After you have discussed your labels with more experienced labelers and have gained confidence in labeling this specific tier, you can start labeling a sample that does not already have that tier labeled.

Notes for Labeling Specific Tiers

Occluded Regions

The occlusion tier is for marking areas of occlusion so that we can ignore them when labeling for gestures. For example, the video may have an image or text box that partially or completely covers the speaker. Sometimes when hands are partially occluded we can still see or surmise what is going on.

  • Cases that are not marked as occlusion
    • In places where you can only one hand actively gesturing, do not label it as occlusion.
    • You can mark it as occluded if the hands are out of the frame for a long time. If they are just going out of the frame for a short time, you don't need to mark it as occluded.
    • When the hands are behind the speaker's back, you also don't need to mark that as occluded.

Labeling Phases

Refer to the Coding Manual on labeling phases. Depending on the current hypotheses we are exploring, phases may be labeled in a single tier or on separate tiers.

Create the SDG Labels

Stroke-defined groupings (SDGs) contain a stroke and its accompanying phases (preparation, pre-stroke hold, stroke, post-stroke hold, recovery, relaxed) Note that the relaxed is just the pause between gestures and is grouped within SDGs for data analysis.

  1. Create a new tier and label it SDG.
  2. Double-click on the tier name in ELAN to make it the "active tier."
  3. Select and copy (Command+C) the first phase of a set of phases around a single stroke.

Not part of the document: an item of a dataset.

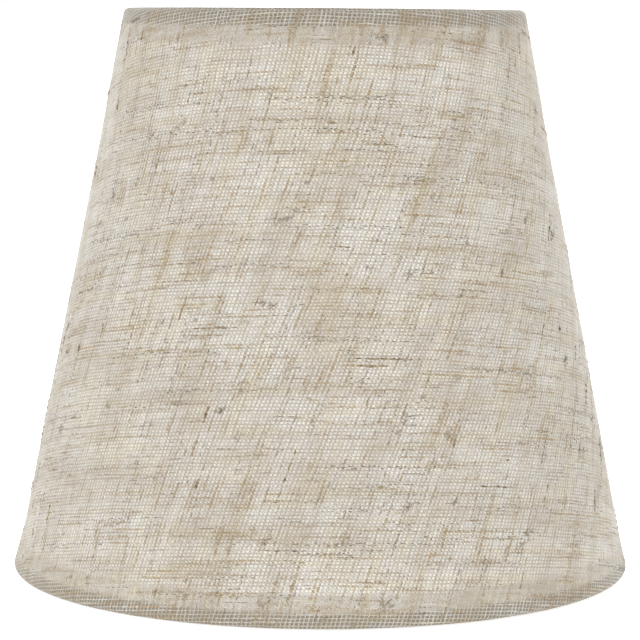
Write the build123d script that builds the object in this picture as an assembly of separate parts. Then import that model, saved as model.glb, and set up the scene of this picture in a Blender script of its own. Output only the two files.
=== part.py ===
from build123d import *
import math
import os

# Clip-on lamp shade: a truncated cone of linen laminated on a plastic liner, turned in over two
# wire rings, with a sprung clip inside that grips a candle bulb. Millimetres, +Z up. The origin is
# on the axis, in the plane that the bottom rim stands on. The clip's crossbar lies along X.

# Outer cloth
bottom_radius = 75.0      # where the straight side would meet the bottom plane
top_radius = 48.1         # where it would meet the top plane
height = 136.4
cloth_thickness = 0.45
hem_length = 7.5          # from each rim to the end of its turned-in edge, along the slant
hem_lead_angle = 35.0     # how sharply the turned-in cloth leaves the ring for the liner
hem_lead_radius = 2.0     # its bend where it meets the liner

# Liner
liner_thickness = 0.3
liner_gap_bottom = 1.5    # between the liner's lower edge and the bottom ring
liner_gap_top = 1.8       # between its upper edge and the top ring
liner_lap_width = 6.0     # the glued overlap at the back, at half height
liner_lap_clearance = 0.4  # between that overlap and the hems

# Wire rings
ring_wire_radius = 1.0

# Bulb clip
crossbar_wire_radius = 1.0
crossbar_drop = 18.4      # from the top plane to the crossbar's straight middle
crossbar_flat = 39.0      # between the two bends
crossbar_bend_radius = 5.0
weld_radius = 1.4
weld_offset = 0.6         # from the ring's surface to the middle of the bead
notch_radius = 1.9        # hole in the turned-in cloth round each crossbar end
notch_start = 0.2         # how far inside the ring's centre line that hole starts
notch_depth = 6.0
jaw_wire_radius = 0.7
coil_clearance = 0.06
coil_pitch = 1.45
coil_turns = 2.25
front_coil_start = 8.0    # along X, from the middle to where the leg leaves the coil
rear_coil_start = 13.0
leg_lead = 5.5            # straight run from the coil down
# One side of a jaw below its lead: across from the middle, out from the crossbar, down from it
jaw_shoulder = (13.6, 5.2, 17.0)
jaw_belly = (15.0, 5.0, 31.0)
jaw_toe = (9.5, 6.8, 44.5)
jaw_bend_radii = [8.0, 26.0, 22.0, 9.0]

side_angle = math.atan((bottom_radius - top_radius) / height)
ring_depth = cloth_thickness + ring_wire_radius
wrap_radius = ring_wire_radius + cloth_thickness / 2
hem_depth = cloth_thickness * 1.5 + liner_thickness
rim_offset = ring_wire_radius + cloth_thickness
# Places up the slant of the two ring centres
bottom_ring_slant = (rim_offset + ring_depth * math.sin(side_angle)) / math.cos(side_angle)
top_ring_slant = (height - rim_offset + ring_depth * math.sin(side_angle)) / math.cos(side_angle)
crossbar_height = height - crossbar_drop


def side_point(slant, depth):
    """A point up the side by slant and in from the cloth's outer face by depth, in the XZ plane."""
    radius = bottom_radius - slant * math.sin(side_angle) - depth * math.cos(side_angle)
    return (radius, 0, slant * math.cos(side_angle) - depth * math.sin(side_angle))


def ring(slant):
    """A wire ring inside the cloth whose section is centred up the side by slant."""
    radius, _, level = side_point(slant, ring_depth)
    return Pos(0, 0, level) * Torus(radius, ring_wire_radius)


def rim_edges(ring_slant, inward, offset):
    """One face of the cloth round a ring, from the straight side to the end of the hem.

    inward is 1 where the hem runs up the slant from its ring and -1 where it runs down it.
    offset is the distance of the face from the middle of the cloth, away from the ring."""
    lead = math.radians(hem_lead_angle)
    outer = wrap_radius + offset
    inner = hem_lead_radius - offset
    lead_depth = hem_depth + hem_lead_radius
    drop = ring_depth + (wrap_radius + hem_lead_radius) * math.cos(lead) - lead_depth
    lead_slant = (wrap_radius + hem_lead_radius) * math.sin(lead) + drop / math.tan(lead)

    def place(along, depth):
        return side_point(ring_slant + inward * along, depth)

    side_end = place(0, ring_depth - outer)
    wrap_end = place(outer * math.sin(lead), ring_depth + outer * math.cos(lead))
    lead_start = place(lead_slant - inner * math.sin(lead), lead_depth - inner * math.cos(lead))
    lead_middle = place(lead_slant - inner * math.sin(lead / 2), lead_depth - inner * math.cos(lead / 2))
    lead_end = place(lead_slant, lead_depth - inner)
    hem_end = place(hem_length - rim_offset, hem_depth + offset)
    return [
        ThreePointArc(side_end, place(-outer, ring_depth), wrap_end),
        Line(wrap_end, lead_start),
        ThreePointArc(lead_start, lead_middle, lead_end),
        Line(lead_end, hem_end),
    ]


def cloth_section():
    """The cloth's section, cut through the axis."""
    edges = []
    ends = []
    for offset in (-cloth_thickness / 2, cloth_thickness / 2):
        bottom = rim_edges(bottom_ring_slant, 1, offset)
        top = rim_edges(top_ring_slant, -1, offset)
        edges += bottom + top + [Line(bottom[0] @ 0, top[0] @ 0)]
        ends.append((bottom[-1] @ 1, top[-1] @ 1))
    edges += [Line(ends[0][side], ends[1][side]) for side in (0, 1)]
    return make_face(edges)


def crossbar_path():
    """The crossbar's centre line, from one side of the top ring to the other."""
    ring_radius, _, ring_level = side_point(top_ring_slant, ring_depth)
    half = crossbar_flat / 2
    points = [(-ring_radius, 0, ring_level), (-half, 0, crossbar_height)]
    points += [(-x, y, z) for x, y, z in reversed(points)]
    return FilletPolyline(*points, radius=crossbar_bend_radius)


def wire_along(path, radius):
    """A round wire swept along a path."""
    section = Plane(origin=path @ 0, z_dir=path % 0) * Circle(radius)
    return sweep(section, path=path)


def crossbar_end_tools(tool):
    """The same tool at both ends of the crossbar, its +Z pointing in along the wire."""
    path = crossbar_path()
    right_end = Plane(origin=path @ 1, z_dir=-(path % 1))
    left_end = Plane(origin=path @ 0, z_dir=path % 0)
    return [right_end * tool, left_end * tool]


def linen_cover():
    """The cloth, with a hole in its top hem round each end of the crossbar."""
    notch_height = notch_start + notch_depth / 2
    notch = Pos(0, 0, notch_height) * Cylinder(notch_radius, notch_depth)
    return revolve(cloth_section(), Axis.Z) - crossbar_end_tools(notch)


def liner_strip(low, high, depth, arc=360.0):
    """A band of liner between two places on the slant, turned through an arc centred on +Y."""
    corners = [(low, depth), (high, depth), (high, depth + liner_thickness), (low, depth + liner_thickness)]
    section = make_face(Polyline(*[side_point(*corner) for corner in corners], close=True))
    return revolve(section, Axis.Z, arc).rotate(Axis.Z, 90 - arc / 2)


def liner_shell():
    """The liner: one sheet, rolled and lapped on its inner side at the back, between the hems."""
    low = bottom_ring_slant + ring_wire_radius + liner_gap_bottom
    high = top_ring_slant - ring_wire_radius - liner_gap_top
    hem_reach = hem_length - rim_offset + liner_lap_clearance
    middle_radius = (bottom_radius + top_radius) / 2
    lap_arc = math.degrees(liner_lap_width / middle_radius)
    sheet = liner_strip(low, high, cloth_thickness)
    lap = liner_strip(
        bottom_ring_slant + hem_reach, top_ring_slant - hem_reach, cloth_thickness + liner_thickness, lap_arc
    )
    return sheet + lap


def clip_crossbar():
    """A bent wire across the top ring, cut to the ring's surface at both ends."""
    return wire_along(crossbar_path(), crossbar_wire_radius) - ring(top_ring_slant)


def crossbar_welds():
    """Two beads of weld, one round each joint of crossbar and ring."""
    bead = Pos(0, 0, ring_wire_radius + weld_offset) * Sphere(weld_radius)
    beads = [end - clip_crossbar() - ring(top_ring_slant) for end in crossbar_end_tools(bead)]
    return Compound(children=[solid for bead in beads for solid in bead.solids()])


def clip_jaw(coil_start):
    """The front jaw: a coil on the crossbar, down round the loop and up to the other coil."""
    coil_radius = crossbar_wire_radius + coil_clearance + jaw_wire_radius
    coil_path = Helix(coil_pitch, coil_pitch * coil_turns, coil_radius, direction=(1, 0, 0), lefthand=True)
    coil_path = Pos(coil_start, 0, crossbar_height) * coil_path.rotate(Axis.X, 90)
    coil = sweep(
        Plane(origin=coil_path @ 0, z_dir=coil_path % 0) * Circle(jaw_wire_radius),
        path=coil_path,
        is_frenet=True,
    )
    lead_end = coil_path @ 0 - (coil_path % 0) * leg_lead
    side = [tuple(coil_path @ 0), tuple(lead_end)]
    side += [(x, -out, crossbar_height - down) for x, out, down in (jaw_shoulder, jaw_belly, jaw_toe)]
    loop_points = side + [(-x, y, z) for x, y, z in reversed(side)]
    loop_path = FilletPolyline(*loop_points, radius=jaw_bend_radii + jaw_bend_radii[::-1])
    return wire_along(loop_path, jaw_wire_radius) + coil + mirror(coil, Plane.YZ)


nodes = {
    "linen_cover": linen_cover(),
    "liner_shell": liner_shell(),
    "bottom_ring": ring(bottom_ring_slant),
    "top_ring": ring(top_ring_slant),
    "clip_crossbar": clip_crossbar(),
    "crossbar_welds": crossbar_welds(),
    "clip_jaw_front": clip_jaw(front_coil_start),
    "clip_jaw_rear": clip_jaw(rear_coil_start).rotate(Axis.Z, 180),
}

os.makedirs("parts", exist_ok=True)
for name, shape in nodes.items():
    export_step(shape, f"parts/{name}.step")
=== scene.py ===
import math
import random

import bpy
import bmesh
from mathutils import Matrix, Vector, noise


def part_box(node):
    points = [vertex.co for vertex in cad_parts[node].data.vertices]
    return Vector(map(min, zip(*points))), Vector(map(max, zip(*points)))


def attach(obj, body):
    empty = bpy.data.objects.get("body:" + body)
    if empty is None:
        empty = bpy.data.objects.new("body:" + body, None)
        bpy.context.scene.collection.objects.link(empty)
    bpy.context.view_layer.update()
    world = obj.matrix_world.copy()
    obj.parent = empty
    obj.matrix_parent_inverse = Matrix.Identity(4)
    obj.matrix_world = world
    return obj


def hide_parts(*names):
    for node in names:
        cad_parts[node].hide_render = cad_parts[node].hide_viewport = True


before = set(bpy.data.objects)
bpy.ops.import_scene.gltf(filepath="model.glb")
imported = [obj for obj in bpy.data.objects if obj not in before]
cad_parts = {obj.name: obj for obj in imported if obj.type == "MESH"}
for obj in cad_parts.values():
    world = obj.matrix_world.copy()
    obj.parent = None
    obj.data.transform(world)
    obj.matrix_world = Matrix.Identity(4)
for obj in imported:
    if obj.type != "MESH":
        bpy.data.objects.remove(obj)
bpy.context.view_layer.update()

# A small clip-on shade of open, slubby linen over a white liner. Everything is in metres, in the
# CAD frame: +Z up, the axis at X = Y = 0, the front at -Y and the lapped seam at the back.

MM = 0.001

# Camera, in metres and radians; its lens and sensor are in mm
CAMERA_DISTANCE = 0.6926
CAMERA_HEIGHT = 0.1404
CAMERA_PITCH = 0.1147
CAMERA_ROLL = 0.0071
CAMERA_YAW = 0.00096
CAMERA_LENS = 159.9
CAMERA_SENSOR = 36

# Studio
FLOOR_HALF = 30.0
FLOOR_DROP = 0.4 * MM            # below Z = 0, for the slack cloth at the bottom edge
FLOOR_GLOW = 0.6
SKY_LIGHT = 1.02
LIGHT_AIM = (0, 0, 0.07)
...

It would be either a preparation phase or stroke.
  4. Paste (Command+V) the annotation, and it will show up in the active tier.
  5. Select and paste the last phase into the active tier.
  6. Right-click on the pasted last phase to bring up the option to merge the annotation with the previous annotation.
  7. Do this for the entire sample.
  8. Once you're done, use ELAN's automatic numbering feature to give each one of them an ID we can refer to. Go to Tier > Label and number annotations… and select options so you get an output label that looks like "SDG-123." Check to make sure you have the correct tier selected before you make the changes.
  • Tip

    To make the merging step faster, you can set up a custom keyboard shortcut in ELAN to do this.

How to Copy the SDG tier

Some tiers like handedness and trajectory shape are features of the strokes and labeled based on the SDG tier labels. Instead of creating new annotations, just copy the SDG tier and remove the annotation values. This gives you blank annotations to label for those features.

  1. Copy the SDG tier (ELAN: Tier> Copy Tier) Select the SDG tier. Don't need to check any checkboxes. Just click on the next button until you get to the finish button.)
  2. Rename your copied tier (Right click on the tier name, "Change attributes of…") and change the tier name.
  3. Clear the annotations for your copied tier (ELAN: Tier> Remove Annotations or Values > deselect any select tiers and select ONLY the copied tier. Make sure you select "Annotation Values" and not "Annotations" and choose "All annotations"

Handedness Labeling

Note that the left hand and right hand refers to the speaker's perspective

  1. Copy the SDG tier, and remove the annotation values.
  2. Label for handedness. Refer to the Coding Manual for how to label handedness.
  3. Discuss any difficulties in the next meeting.
  • Tip

    Put sticky notes on the top corners of your computer screen to remind you which side is the speaker's left and which side is right.

Trajectory Shape Labeling

  1. Find a short 30-second sample that already has trajectory shape labeled.
  2. If you can only find the trajectory shape labels as a Praat textgrid file, import the textgrid into ELAN.
  3. Hide the pre-labeled trajectory shape tier.
  4. Create your own tier and label for trajectory shape.
  5. Un-hide the pre-labeled tier and compare.
  6. How did you do? What do you notice?
  7. Take note of any disagreements, difficulties, and thoughts. They will be discussed in the next meeting.
  • Note

    Trajectory shape is labeled using the duration of the SDG, but refers to the trajectory shape of the stroke. This can be difficult since the preparation phase lends more curvature to the stroke, and does influence the trajectory shape label. Ideally we want to focus on the trajectory shape of the stroke. (After our meeting, we will ask you to label trajectory shape for Louvre sample)